Agora, claro, se tiver muito que ir ao banheiro, paciência, desde que saia da unidade, tire toda a roupa, jogue fora o macacão, higienize os equipamentos, vista tudo de novo e, bem, aí já se passaram uns 15 minutos. Não há tempo para isso quando há gente morrendo por todo lado.
Na hora do intervalo, vejo colegas pelos cantos, sentados, e eu só enxergo os olhos deles. Com frequência estão marejados.
FELIPE GONÇALVES
Médico emergencista
– Esse papo de que a gente se acostuma com a morte é a maior mentira. Sempre foi dolorido quando alguém morria, mas, agora, a gente vira a cabeça e são 360 graus de gente sofrendo –conta Felipe.

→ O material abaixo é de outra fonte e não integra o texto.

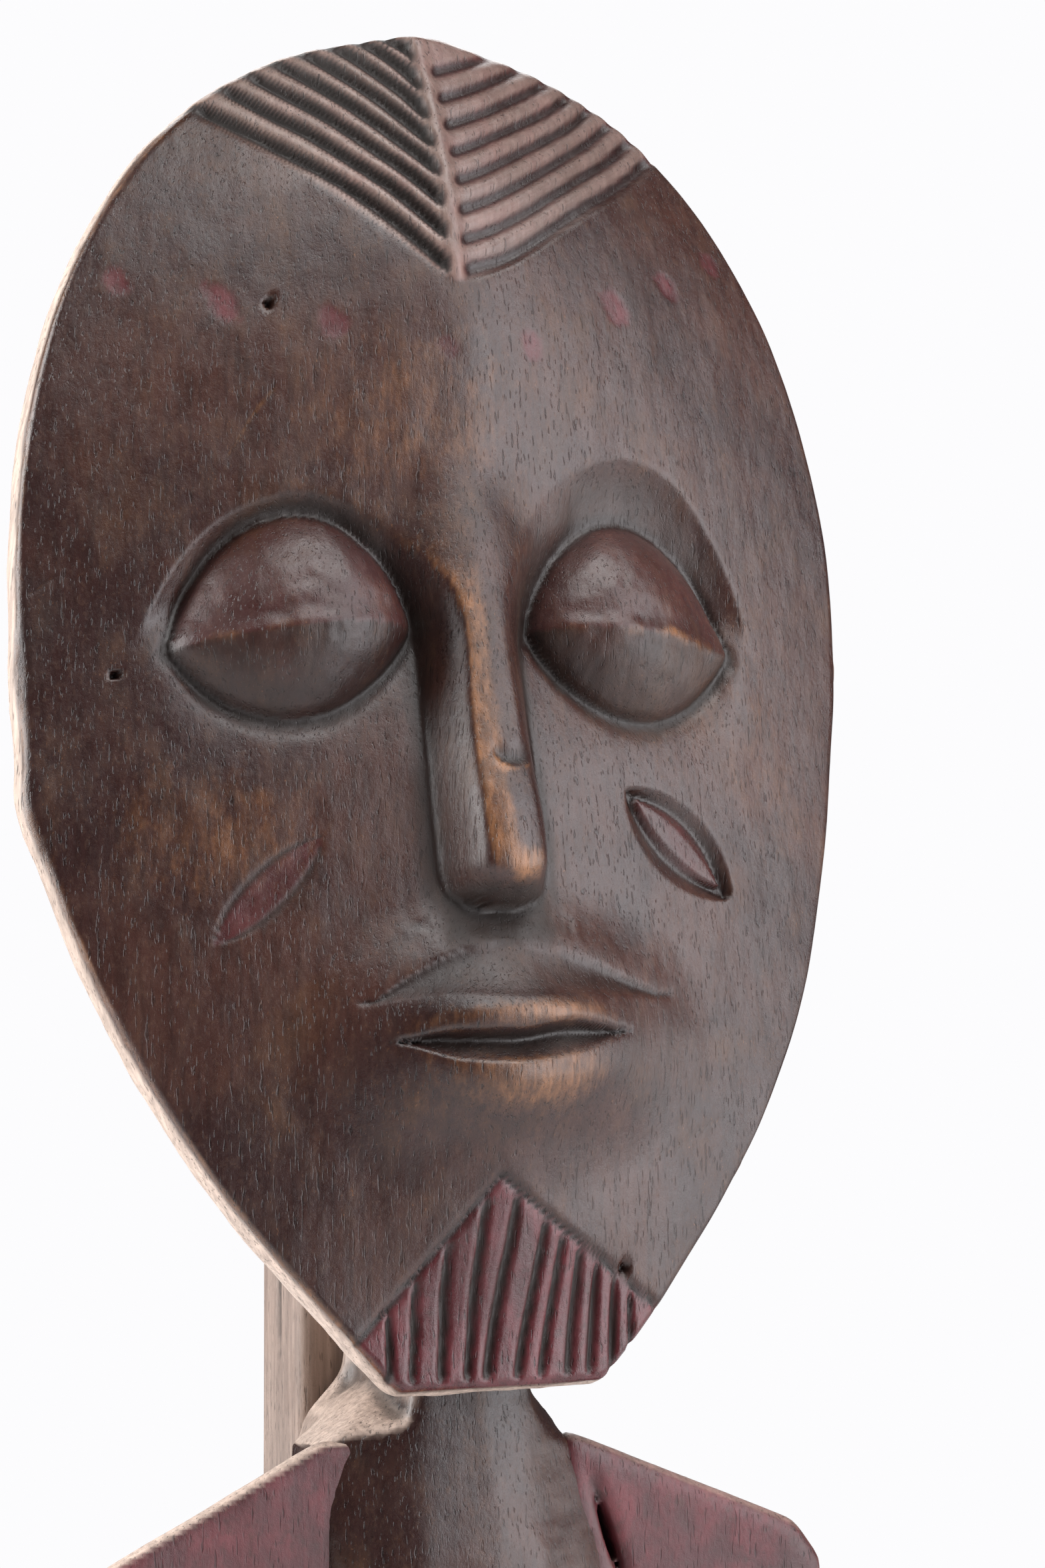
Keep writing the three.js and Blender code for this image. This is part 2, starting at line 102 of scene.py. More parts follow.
def layered(points, size, seed, layers=3):
    """Noise with finer and fainter noise laid over it."""
    size = np.asarray(size, dtype=float)
    total = sum(noise(points, size / 2 ** i, seed + i) / 2 ** i for i in range(layers))
    return total / (2 - 2.0 ** (1 - layers))


def scallops(points, size, seed):
    """Shallow dishes left by a gouge: 0 in the middle of each, rising to 1 at the ridges."""
    p = points / size
    cell = np.floor(p).astype(np.int64)
    nearest = np.full(len(p), 9.0)
    for shift in np.ndindex(3, 3, 3):
        c = cell + shift - 1
        centre = c + np.stack([hashed(c, seed + i) for i in range(3)], axis=1)
        nearest = np.minimum(nearest, ((p - centre) ** 2).sum(axis=1))
    return np.minimum(nearest, 1.0)


def unit(x):
    """A value kept between 0 and 1."""
    return np.clip(x, 0, 1)


def together(*columns):
    """Columns of numbers set side by side, such as points from their coordinates."""
    return np.stack(columns, axis=1)


def sheet(x, u):
    """Points on a flat sheet, as noise needs them."""
    return together(x, u, x * 0)


def step(x, low, high):
    """0 below low, 1 above high, smooth between; low may be above high."""
    t = unit((x - low) / (high - low))
    return t * t * (3 - 2 * t)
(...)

Ele diz que o barulho, em determinado momento, beira o insuportável. As mangueiras de oxigênio emitem uma espécie de assoprão – não param nunca, é um chiado incessante. Os monitores apitam o tempo inteiro e, quando isso ocorre (o tempo inteiro!), é sinal de algo errado. As equipes gritam para ser ouvidas, e decisões difíceis são tomadas em meio ao caos.
– Todo dia a gente escolhe quem vai primeiro para a UTI. É horrível. Na hora do intervalo, vejo colegas pelos cantos, sentados, e eu só enxergo os olhos deles. Com frequência estão marejados.